==== MATERIAL
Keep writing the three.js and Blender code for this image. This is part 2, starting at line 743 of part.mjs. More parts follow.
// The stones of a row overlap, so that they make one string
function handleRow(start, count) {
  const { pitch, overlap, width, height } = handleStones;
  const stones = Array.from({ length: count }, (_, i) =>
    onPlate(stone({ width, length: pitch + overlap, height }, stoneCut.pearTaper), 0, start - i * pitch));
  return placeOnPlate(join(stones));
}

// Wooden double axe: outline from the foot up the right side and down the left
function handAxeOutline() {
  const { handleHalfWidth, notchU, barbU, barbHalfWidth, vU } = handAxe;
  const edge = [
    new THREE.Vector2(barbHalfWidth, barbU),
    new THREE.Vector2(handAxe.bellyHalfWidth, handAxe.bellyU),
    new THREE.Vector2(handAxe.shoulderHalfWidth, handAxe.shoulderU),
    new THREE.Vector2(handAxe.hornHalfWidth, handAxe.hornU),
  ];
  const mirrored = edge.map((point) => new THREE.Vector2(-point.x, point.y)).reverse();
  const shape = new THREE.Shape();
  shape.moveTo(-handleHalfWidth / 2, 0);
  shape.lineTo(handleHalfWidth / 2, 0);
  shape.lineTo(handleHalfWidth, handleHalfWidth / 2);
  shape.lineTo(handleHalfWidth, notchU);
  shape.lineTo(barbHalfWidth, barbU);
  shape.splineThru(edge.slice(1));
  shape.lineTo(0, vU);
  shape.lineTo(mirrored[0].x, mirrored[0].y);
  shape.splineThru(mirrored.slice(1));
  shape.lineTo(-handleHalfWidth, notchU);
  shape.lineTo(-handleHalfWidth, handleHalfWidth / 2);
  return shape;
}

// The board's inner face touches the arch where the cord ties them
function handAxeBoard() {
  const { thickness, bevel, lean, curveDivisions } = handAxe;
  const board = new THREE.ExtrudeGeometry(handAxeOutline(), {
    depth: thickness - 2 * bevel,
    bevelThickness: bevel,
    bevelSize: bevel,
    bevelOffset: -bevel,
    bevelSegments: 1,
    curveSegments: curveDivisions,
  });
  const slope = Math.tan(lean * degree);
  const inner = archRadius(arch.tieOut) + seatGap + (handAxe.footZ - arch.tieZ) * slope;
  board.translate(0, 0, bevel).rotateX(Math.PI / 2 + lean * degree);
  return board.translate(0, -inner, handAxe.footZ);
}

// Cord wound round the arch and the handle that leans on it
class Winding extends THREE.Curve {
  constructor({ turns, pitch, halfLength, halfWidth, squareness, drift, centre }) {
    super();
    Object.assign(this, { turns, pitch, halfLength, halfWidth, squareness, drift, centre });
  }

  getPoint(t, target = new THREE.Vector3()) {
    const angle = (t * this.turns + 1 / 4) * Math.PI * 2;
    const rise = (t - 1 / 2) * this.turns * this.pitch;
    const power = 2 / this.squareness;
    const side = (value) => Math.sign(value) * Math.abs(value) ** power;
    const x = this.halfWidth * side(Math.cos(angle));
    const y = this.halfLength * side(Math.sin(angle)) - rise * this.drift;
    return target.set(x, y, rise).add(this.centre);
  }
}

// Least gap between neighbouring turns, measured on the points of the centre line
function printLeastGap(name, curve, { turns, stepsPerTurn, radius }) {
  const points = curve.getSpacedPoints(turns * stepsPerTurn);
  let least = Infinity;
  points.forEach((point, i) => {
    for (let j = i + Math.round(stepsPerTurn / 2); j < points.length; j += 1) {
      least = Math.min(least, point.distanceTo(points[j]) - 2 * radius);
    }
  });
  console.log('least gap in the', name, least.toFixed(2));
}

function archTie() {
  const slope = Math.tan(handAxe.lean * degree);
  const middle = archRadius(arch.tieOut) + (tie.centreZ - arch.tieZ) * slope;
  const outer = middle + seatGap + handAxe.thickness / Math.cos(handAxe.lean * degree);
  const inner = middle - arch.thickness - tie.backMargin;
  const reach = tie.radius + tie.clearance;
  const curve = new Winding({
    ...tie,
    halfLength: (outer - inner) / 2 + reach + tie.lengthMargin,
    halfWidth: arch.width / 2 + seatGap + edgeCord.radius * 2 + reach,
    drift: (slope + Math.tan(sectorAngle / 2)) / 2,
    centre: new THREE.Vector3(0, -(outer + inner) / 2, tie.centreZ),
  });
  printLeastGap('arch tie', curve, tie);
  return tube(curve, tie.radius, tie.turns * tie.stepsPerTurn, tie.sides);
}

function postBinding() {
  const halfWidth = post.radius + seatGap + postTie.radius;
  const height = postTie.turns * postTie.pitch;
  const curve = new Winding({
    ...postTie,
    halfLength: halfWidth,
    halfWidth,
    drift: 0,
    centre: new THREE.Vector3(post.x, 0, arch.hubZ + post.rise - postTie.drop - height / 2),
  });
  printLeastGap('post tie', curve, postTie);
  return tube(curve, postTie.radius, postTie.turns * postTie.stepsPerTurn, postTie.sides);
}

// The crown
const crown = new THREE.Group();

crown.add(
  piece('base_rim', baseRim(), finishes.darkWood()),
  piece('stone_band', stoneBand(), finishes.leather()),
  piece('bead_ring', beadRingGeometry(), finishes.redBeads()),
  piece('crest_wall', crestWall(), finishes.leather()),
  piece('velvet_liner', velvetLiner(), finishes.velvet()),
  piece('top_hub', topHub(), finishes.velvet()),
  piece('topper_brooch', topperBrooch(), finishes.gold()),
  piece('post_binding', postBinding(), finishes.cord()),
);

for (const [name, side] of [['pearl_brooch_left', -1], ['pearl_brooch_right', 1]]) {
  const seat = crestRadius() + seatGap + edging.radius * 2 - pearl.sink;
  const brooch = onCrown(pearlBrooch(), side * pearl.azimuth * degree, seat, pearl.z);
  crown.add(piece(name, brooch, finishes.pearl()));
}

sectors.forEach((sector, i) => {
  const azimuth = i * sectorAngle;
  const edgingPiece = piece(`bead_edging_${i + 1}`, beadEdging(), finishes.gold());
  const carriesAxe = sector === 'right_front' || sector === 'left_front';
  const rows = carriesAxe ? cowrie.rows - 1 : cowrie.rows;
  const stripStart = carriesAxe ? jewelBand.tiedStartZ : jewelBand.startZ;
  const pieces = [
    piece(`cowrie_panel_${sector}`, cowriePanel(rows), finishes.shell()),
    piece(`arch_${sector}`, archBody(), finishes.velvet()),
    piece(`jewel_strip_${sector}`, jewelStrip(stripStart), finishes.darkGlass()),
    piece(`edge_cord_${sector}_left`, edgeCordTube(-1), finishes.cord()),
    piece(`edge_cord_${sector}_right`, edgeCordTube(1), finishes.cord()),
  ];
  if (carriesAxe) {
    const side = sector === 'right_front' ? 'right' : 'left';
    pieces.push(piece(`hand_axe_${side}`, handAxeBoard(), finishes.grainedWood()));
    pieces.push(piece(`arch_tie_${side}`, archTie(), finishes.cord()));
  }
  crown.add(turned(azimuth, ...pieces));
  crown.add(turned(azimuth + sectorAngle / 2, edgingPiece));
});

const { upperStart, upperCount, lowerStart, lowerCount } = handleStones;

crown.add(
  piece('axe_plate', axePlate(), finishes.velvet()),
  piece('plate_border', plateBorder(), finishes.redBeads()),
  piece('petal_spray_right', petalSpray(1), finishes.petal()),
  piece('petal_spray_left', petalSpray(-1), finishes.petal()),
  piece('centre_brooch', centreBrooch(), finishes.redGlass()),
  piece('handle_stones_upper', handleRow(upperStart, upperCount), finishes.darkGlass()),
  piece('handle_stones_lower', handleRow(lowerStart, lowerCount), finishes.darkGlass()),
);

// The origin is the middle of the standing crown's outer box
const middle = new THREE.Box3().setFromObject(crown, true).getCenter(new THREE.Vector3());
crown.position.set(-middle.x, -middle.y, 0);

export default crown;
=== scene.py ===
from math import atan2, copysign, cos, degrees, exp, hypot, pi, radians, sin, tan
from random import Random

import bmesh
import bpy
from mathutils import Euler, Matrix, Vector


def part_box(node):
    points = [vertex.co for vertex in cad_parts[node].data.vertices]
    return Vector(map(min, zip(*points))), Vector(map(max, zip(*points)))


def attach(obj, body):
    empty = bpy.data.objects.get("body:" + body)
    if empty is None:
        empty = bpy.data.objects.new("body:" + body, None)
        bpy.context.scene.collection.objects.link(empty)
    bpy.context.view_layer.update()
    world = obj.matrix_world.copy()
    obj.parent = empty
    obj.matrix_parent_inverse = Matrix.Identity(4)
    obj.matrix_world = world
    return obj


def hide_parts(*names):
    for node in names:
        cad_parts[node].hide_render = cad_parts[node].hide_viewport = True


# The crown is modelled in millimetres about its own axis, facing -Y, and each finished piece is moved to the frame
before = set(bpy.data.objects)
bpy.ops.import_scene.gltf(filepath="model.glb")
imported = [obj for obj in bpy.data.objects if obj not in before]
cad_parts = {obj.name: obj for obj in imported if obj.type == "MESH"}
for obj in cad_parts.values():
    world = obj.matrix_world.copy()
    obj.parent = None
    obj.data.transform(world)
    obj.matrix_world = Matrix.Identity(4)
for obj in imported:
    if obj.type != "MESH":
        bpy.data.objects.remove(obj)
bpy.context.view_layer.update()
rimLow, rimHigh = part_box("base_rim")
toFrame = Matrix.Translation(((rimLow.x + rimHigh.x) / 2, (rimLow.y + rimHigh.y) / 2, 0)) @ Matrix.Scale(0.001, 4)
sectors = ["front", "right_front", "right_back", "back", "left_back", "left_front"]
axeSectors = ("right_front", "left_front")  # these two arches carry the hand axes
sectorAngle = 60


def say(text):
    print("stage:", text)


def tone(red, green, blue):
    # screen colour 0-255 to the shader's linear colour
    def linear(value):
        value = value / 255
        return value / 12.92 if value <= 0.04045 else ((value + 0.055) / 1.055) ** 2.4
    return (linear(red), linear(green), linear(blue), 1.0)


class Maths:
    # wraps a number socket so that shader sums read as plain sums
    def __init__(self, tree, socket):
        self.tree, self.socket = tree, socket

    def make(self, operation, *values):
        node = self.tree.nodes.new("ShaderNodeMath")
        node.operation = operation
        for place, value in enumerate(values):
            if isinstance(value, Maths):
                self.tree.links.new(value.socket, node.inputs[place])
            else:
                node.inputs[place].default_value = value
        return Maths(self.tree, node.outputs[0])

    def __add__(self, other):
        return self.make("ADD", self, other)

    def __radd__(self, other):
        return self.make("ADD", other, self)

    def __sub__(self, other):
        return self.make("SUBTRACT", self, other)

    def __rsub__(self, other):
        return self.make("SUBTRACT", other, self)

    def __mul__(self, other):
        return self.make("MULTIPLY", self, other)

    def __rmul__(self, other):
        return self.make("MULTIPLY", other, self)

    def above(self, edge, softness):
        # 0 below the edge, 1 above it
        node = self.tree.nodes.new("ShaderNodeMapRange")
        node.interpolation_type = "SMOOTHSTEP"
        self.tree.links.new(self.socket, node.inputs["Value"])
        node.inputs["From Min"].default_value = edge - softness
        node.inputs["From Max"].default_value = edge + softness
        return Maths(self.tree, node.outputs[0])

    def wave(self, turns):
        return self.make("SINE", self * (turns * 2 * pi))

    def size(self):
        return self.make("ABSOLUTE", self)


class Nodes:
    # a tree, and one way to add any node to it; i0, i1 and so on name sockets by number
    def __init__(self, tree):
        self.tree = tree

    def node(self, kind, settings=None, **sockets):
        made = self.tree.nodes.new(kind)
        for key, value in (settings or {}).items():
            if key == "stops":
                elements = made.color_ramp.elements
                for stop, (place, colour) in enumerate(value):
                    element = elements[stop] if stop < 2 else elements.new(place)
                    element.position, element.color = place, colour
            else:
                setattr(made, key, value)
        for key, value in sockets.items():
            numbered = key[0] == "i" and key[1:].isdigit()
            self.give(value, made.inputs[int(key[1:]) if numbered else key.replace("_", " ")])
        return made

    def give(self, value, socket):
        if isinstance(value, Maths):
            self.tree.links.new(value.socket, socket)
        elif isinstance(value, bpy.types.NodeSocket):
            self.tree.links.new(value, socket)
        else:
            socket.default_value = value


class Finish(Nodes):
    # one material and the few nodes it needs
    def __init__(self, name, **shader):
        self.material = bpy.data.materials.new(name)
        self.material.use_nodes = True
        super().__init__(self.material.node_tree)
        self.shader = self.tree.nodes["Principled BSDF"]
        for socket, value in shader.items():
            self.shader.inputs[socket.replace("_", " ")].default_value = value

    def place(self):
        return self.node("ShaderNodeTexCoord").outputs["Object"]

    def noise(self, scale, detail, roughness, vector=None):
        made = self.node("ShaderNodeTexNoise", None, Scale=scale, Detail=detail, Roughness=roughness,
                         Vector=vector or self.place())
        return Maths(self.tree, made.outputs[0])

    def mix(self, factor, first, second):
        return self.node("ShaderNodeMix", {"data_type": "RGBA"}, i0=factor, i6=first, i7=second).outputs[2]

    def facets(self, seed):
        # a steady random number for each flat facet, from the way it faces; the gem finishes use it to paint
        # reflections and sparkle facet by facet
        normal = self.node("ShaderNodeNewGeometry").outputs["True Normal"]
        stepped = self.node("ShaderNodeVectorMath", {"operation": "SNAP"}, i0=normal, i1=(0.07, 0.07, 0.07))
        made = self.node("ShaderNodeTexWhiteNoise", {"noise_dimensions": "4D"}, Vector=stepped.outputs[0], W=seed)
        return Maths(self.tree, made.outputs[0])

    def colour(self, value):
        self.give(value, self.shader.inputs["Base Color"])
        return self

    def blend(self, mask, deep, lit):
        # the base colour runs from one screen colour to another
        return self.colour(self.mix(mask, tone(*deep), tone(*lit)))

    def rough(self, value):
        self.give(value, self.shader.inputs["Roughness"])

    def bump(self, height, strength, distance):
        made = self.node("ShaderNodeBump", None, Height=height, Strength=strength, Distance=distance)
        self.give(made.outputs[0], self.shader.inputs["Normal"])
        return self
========
[GOAL]
Pull out all lines in the data above that include "names".

[EXERCISE OUTPUT]
def hide_parts(*names):
    for node in names:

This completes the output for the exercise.